* WHAT THE EXERCISE ASKS
Starting at the line that contains "obj.matrix_world = Matrix.Identity(4)", restate each line word for word through the final line of the data, keeping both ends.
____________________
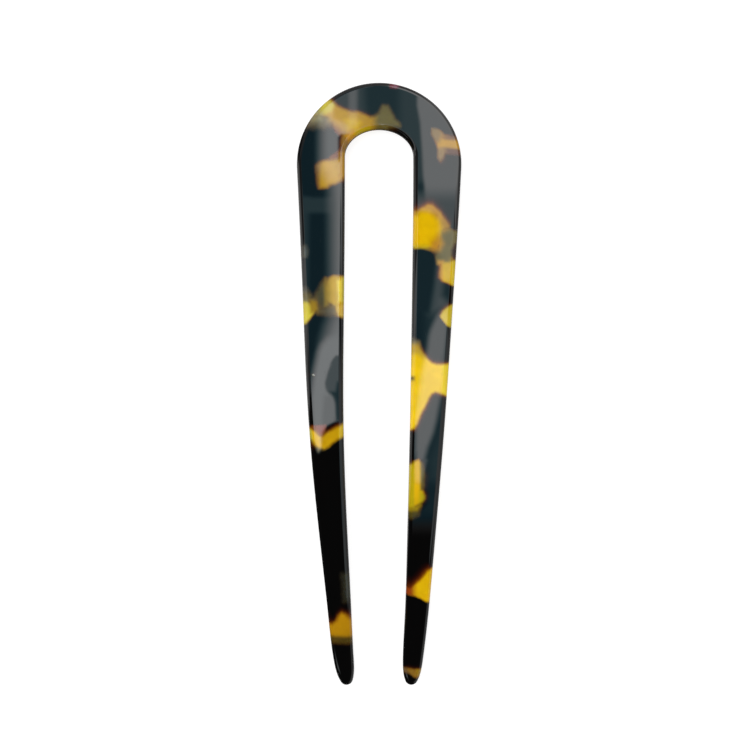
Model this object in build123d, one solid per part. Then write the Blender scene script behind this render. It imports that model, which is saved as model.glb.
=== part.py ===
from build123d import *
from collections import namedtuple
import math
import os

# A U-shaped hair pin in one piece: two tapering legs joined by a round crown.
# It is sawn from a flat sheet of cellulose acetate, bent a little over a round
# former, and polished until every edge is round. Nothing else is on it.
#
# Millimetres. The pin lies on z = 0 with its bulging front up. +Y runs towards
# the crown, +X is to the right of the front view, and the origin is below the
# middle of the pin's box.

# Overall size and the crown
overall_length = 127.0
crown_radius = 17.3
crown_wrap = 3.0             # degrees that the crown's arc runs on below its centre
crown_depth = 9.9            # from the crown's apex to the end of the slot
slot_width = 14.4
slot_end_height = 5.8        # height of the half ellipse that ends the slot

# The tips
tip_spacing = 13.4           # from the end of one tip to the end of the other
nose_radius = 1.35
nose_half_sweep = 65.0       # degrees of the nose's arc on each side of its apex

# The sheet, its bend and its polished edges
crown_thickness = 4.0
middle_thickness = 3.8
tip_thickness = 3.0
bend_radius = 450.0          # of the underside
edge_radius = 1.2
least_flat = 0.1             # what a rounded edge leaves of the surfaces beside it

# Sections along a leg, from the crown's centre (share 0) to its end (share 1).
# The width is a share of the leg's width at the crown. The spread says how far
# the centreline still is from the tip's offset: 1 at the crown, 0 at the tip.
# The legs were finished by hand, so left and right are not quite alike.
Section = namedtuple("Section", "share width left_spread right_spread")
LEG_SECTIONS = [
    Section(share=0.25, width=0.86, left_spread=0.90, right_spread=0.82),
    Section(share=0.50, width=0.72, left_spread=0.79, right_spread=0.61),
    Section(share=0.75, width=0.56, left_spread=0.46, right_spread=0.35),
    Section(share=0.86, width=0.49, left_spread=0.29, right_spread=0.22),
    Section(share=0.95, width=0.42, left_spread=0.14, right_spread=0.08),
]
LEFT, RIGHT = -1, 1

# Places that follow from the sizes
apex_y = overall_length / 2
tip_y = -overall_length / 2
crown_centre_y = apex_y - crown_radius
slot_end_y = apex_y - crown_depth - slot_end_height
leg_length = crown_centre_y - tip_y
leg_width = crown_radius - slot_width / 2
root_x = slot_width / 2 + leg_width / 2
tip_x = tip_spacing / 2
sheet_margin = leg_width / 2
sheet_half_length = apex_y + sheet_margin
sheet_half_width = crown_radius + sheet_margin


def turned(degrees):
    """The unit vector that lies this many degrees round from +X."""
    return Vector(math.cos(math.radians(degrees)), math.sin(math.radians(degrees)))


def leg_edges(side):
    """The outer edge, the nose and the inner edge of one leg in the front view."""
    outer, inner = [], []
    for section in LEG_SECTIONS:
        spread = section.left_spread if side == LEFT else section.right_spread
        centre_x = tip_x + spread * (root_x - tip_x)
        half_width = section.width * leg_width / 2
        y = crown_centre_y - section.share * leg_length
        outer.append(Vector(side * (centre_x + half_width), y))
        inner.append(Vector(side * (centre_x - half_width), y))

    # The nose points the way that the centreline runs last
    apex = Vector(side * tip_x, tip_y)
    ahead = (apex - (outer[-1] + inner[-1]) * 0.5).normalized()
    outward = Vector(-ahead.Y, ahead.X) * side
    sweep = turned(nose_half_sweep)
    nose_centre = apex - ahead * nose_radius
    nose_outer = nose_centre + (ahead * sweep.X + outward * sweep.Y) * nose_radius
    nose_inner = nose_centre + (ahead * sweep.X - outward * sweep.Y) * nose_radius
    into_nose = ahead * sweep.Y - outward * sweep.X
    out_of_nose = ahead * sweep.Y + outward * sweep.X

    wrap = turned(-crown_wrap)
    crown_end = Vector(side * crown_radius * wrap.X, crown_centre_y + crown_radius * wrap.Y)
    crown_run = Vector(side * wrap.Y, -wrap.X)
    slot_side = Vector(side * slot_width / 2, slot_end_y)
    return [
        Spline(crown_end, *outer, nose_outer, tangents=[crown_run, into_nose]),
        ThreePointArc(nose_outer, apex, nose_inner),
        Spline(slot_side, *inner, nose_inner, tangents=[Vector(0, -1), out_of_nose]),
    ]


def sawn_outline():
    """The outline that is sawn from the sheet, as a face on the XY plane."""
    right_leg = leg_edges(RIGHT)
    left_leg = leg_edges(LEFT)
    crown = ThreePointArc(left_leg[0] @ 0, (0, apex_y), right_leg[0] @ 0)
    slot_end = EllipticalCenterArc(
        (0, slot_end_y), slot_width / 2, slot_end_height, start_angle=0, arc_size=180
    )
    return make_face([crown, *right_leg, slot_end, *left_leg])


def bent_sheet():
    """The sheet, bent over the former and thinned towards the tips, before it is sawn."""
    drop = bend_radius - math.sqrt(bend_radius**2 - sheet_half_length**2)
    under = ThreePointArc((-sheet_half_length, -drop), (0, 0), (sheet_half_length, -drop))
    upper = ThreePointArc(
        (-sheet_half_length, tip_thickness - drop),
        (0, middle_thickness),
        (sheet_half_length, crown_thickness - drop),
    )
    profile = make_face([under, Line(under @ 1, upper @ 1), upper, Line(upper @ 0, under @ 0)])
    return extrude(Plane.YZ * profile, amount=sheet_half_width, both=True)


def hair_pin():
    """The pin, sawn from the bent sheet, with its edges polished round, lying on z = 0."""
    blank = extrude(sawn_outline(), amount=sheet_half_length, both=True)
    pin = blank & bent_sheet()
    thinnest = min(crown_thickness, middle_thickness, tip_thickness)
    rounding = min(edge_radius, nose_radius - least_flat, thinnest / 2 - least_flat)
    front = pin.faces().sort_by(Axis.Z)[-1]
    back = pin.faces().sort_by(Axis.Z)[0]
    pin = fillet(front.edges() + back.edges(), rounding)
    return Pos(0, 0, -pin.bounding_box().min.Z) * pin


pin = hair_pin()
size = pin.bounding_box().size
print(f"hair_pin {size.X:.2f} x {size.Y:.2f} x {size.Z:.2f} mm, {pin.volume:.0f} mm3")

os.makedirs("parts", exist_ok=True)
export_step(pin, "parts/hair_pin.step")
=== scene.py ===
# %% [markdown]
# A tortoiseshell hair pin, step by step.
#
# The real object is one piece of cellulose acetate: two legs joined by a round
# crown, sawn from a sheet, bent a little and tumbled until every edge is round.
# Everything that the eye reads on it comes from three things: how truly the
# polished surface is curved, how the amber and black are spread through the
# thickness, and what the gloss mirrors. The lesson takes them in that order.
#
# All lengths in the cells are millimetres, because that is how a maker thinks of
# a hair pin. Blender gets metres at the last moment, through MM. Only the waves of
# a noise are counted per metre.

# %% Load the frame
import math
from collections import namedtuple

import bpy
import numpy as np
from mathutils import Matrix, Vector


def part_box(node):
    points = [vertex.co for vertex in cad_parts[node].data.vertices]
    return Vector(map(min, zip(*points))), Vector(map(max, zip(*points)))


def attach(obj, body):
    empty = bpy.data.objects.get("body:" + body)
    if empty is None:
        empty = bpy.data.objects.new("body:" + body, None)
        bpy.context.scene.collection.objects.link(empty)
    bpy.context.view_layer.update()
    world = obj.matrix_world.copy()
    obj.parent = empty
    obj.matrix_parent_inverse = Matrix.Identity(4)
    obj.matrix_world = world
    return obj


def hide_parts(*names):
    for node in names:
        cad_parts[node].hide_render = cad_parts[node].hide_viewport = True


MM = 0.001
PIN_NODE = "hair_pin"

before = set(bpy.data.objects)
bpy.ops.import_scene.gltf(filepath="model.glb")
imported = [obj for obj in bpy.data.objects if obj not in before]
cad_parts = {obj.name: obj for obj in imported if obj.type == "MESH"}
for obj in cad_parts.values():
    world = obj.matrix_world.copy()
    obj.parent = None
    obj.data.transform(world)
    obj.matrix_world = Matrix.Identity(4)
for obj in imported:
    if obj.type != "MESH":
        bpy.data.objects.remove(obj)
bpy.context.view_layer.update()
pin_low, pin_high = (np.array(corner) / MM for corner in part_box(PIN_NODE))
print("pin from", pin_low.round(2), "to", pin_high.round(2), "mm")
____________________
* SOLUTION TO THIS PROBLEM
    obj.matrix_world = Matrix.Identity(4)
for obj in imported:
    if obj.type != "MESH":
        bpy.data.objects.remove(obj)
bpy.context.view_layer.update()
pin_low, pin_high = (np.array(corner) / MM for corner in part_box(PIN_NODE))
print("pin from", pin_low.round(2), "to", pin_high.round(2), "mm")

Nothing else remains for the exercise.